-- To do --
Up to and including the line with "return 1.6 *", return every line from the start of the entries below exactly.

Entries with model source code
################

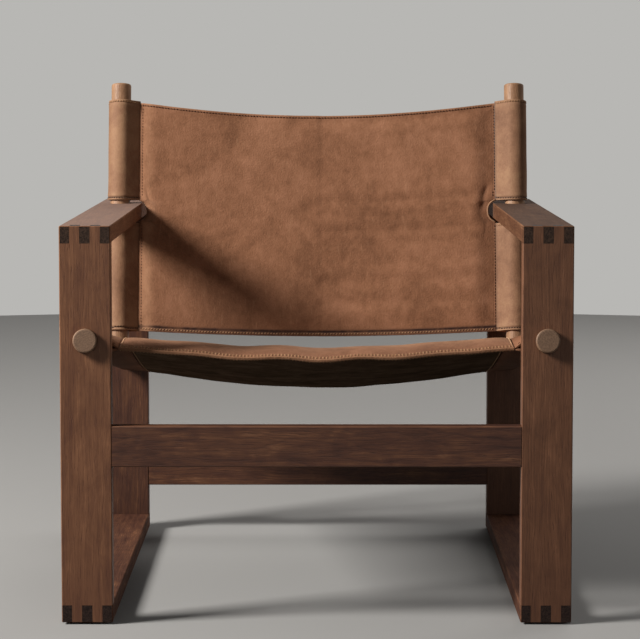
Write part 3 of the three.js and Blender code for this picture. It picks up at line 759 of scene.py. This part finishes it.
def crease(side, inside, z):
    """One soft fold stands beside the right notch, and shallow creases leave the left one."""
    above = z - NOTCH_HIGH
    if side < 0:
        slanting = 1.2 * hump((inside - 13) * 0.6 + (z - NOTCH_LOW - 6) * 0.8, 2.6)
        slanting *= smooth((inside - 13) / 8) * smooth((54 - inside) / 26)
        upright = hump(inside - 15 + 0.3 * above, 2.8)
        return slanting + upright * smooth((above + 6) / 6) * smooth((26 - above) / 14)
    at = CREASE[0][1]
    for (low, near), (high, far) in zip(CREASE, CREASE[1:]):
        if low <= above <= high:
            at = near + (far - near) * (above - low) / (high - low)
    reach = smooth((above + 20) / 12) * smooth((34 - above) / 20)
    below = hump(inside - 15 - 0.15 * (NOTCH_LOW - z), 2.8)
    below *= smooth((NOTCH_LOW + 6 - z) / 6) * smooth((z - NOTCH_LOW + 40) / 20)
    return (2.1 * hump(inside - at, 5.8) - 0.3 * hump(inside - at + 10, 6)) * reach + 0.35 * below


# %% [markdown]
# The panel sags between the posts, and both its rims dip in the middle. On the right the seam lies in a
# thin strip whose edge wanders where the thread puckers it. On the left the padding starts at the seam.

# %% The back panel
BACK_SAG, TOP_DIP, BOTTOM_DIP = 15.0, 19.0, 7.2
TOP_LINE, BOTTOM_LINE = 4.6, 6.6
STRIP = 1.5


def seam_wander(z):
    """How the padding's edge wanders on the right, and how hard it is drawn in there."""
    pull = drift(z / 17, 7.0, 0)
    return 1.6 * drift(z / 31, 8.0, 3.0) + 1.1 * pull, 1 + 0.5 * pull


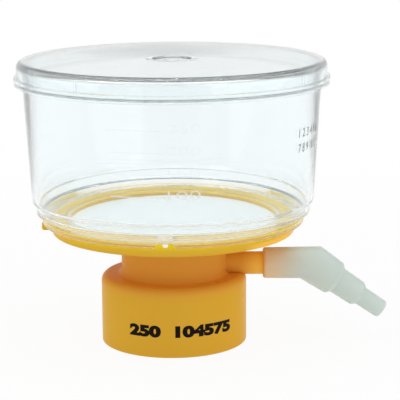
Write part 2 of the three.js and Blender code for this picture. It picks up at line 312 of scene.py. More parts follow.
# materials
def makeMaterial(name, finish, *details):
    # a fresh material; its finish is a function that adds the nodes and returns what the output takes
    material = bpy.data.materials.new(name)
    material.use_nodes = True
    tree = material.node_tree
    tree.nodes.clear()
    place = addNode(tree, "ShaderNodeTexCoord").outputs["Object"]
    addNode(tree, "ShaderNodeOutputMaterial", finish(tree, place, *details))
    return material


def patternScale(size):
    # noise scale for features of about this many mm
    return 1 / (size * mm)


def noiseBetween(tree, place, size, low, high, detail=2.0):
    # noise seldom leaves the span from 0.3 to 0.7, so that much of it is spread from low to high
    noise = addNode(tree, "ShaderNodeTexNoise", {
        "Vector": place, "Scale": patternScale(size), "Detail": detail})
    spread = addNode(tree, "ShaderNodeMapRange", {
        "Value": noise.outputs["Fac"], "From Min": 0.3, "From Max": 0.7, "To Min": low, "To Max": high})
    return spread.outputs["Result"]


def relief(tree, place, size, depth, detail=2.0, strength=1.0, **under):
    # bumps of about that size and depth in mm, which may stand on the Normal of a coarser relief
    height = noiseBetween(tree, place, size, 0, 1, detail)
    return addNode(tree, "ShaderNodeBump", {
        "Height": height, "Distance": depth * mm, "Strength": strength, **under})


def clouded(tree, place, size, first, second, detail=2.0):
    # a colour that drifts between two hex codes, in clouds of about that many mm
    cloud = noiseBetween(tree, place, size, 0, 1, detail)
    return addNode(tree, "ShaderNodeMix", {0: cloud, 6: linear(first), 7: linear(second)},
                   data_type="RGBA").outputs[2]


def tinted(tree, colour, tints):
    # lays one tint after the other over a colour; each tint is (amount, hex code)
    for amount, code in tints:
        colour = addNode(tree, "ShaderNodeMix", {0: amount, 6: colour, 7: linear(code)},
                         data_type="RGBA").outputs[2]
    return colour


def clearPolystyrene(tree, place):
    # Crystal polystyrene, injection moulded in a polished tool: water-clear with a cool cast in its
    # edges, mirror-like, with the faint waviness that the melt leaves when it freezes and a trace of haze,
    # which turns the light that is caught in the walls a soft grey. The yellow that the lip at its foot
    # picks up from the base that it grips is painted light: a yellow tint in its colour.
    look = {"colour": "#fafeff", "clear": 0.97, "ior": 1.59, "polish": (0.005, 0.02), "waviness": 16,
            "wave": 0.003, "foot": "#eec030", "footFrom": 42.4, "footTo": 46.0, "footRough": 0.3,
            "shadowTint": "#fcfefe", "edgeTint": "#e2ecea", "density": 9.0}
    height = addNode(tree, "ShaderNodeSeparateXYZ", {0: place}).outputs["Z"]
    # painted light: the yellow tint of the foot, strongest at the lip's bottom
    foot = addNode(tree, "ShaderNodeMapRange", {
        "Value": height, "From Min": look["footTo"] * mm, "From Max": look["footFrom"] * mm})
    rough = addNode(tree, "ShaderNodeMath", {
        0: foot, 1: look["footRough"], 2: noiseBetween(tree, place, 9, *look["polish"])},
        operation="MULTIPLY_ADD")
    glass = addNode(tree, "ShaderNodeBsdfPrincipled", {
        "Base Color": tinted(tree, linear(look["colour"]), [(foot, look["foot"])]), "IOR": look["ior"],
        "Transmission Weight": look["clear"], "Roughness": rough,
        "Normal": relief(tree, place, look["waviness"], look["wave"], 1.0)})
    # lamps reach what is inside the funnel
    ray = addNode(tree, "ShaderNodeLightPath")
    passing = addNode(tree, "ShaderNodeBsdfTransparent", {"Color": linear(look["shadowTint"])})
    mixed = addNode(tree, "ShaderNodeMixShader", {0: ray.outputs["Is Shadow Ray"], 1: glass, 2: passing})
    dye = addNode(tree, "ShaderNodeVolumeAbsorption", {
        "Color": linear(look["edgeTint"]), "Density": look["density"]})
    return {"Surface": mixed, "Volume": dye}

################

-- Final answer --
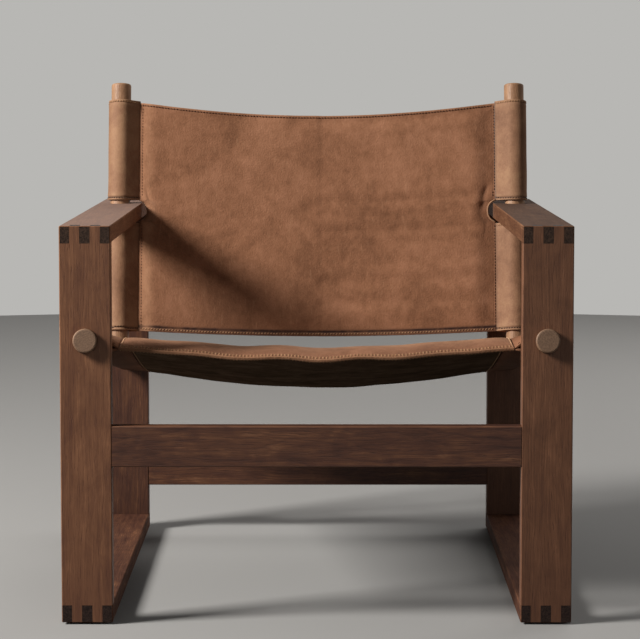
Write part 3 of the three.js and Blender code for this picture. It picks up at line 759 of scene.py. This part finishes it.
def crease(side, inside, z):
    """One soft fold stands beside the right notch, and shallow creases leave the left one."""
    above = z - NOTCH_HIGH
    if side < 0:
        slanting = 1.2 * hump((inside - 13) * 0.6 + (z - NOTCH_LOW - 6) * 0.8, 2.6)
        slanting *= smooth((inside - 13) / 8) * smooth((54 - inside) / 26)
        upright = hump(inside - 15 + 0.3 * above, 2.8)
        return slanting + upright * smooth((above + 6) / 6) * smooth((26 - above) / 14)
    at = CREASE[0][1]
    for (low, near), (high, far) in zip(CREASE, CREASE[1:]):
        if low <= above <= high:
            at = near + (far - near) * (above - low) / (high - low)
    reach = smooth((above + 20) / 12) * smooth((34 - above) / 20)
    below = hump(inside - 15 - 0.15 * (NOTCH_LOW - z), 2.8)
    below *= smooth((NOTCH_LOW + 6 - z) / 6) * smooth((z - NOTCH_LOW + 40) / 20)
    return (2.1 * hump(inside - at, 5.8) - 0.3 * hump(inside - at + 10, 6)) * reach + 0.35 * below


# %% [markdown]
# The panel sags between the posts, and both its rims dip in the middle. On the right the seam lies in a
# thin strip whose edge wanders where the thread puckers it. On the left the padding starts at the seam.

# %% The back panel
BACK_SAG, TOP_DIP, BOTTOM_DIP = 15.0, 19.0, 7.2
TOP_LINE, BOTTOM_LINE = 4.6, 6.6
STRIP = 1.5


def seam_wander(z):
    """How the padding's edge wanders on the right, and how hard it is drawn in there."""
    pull = drift(z / 17, 7.0, 0)
    return 1.6 * drift(z / 31, 8.0, 3.0) + 1.1 * pull, 1 + 0.5 * pull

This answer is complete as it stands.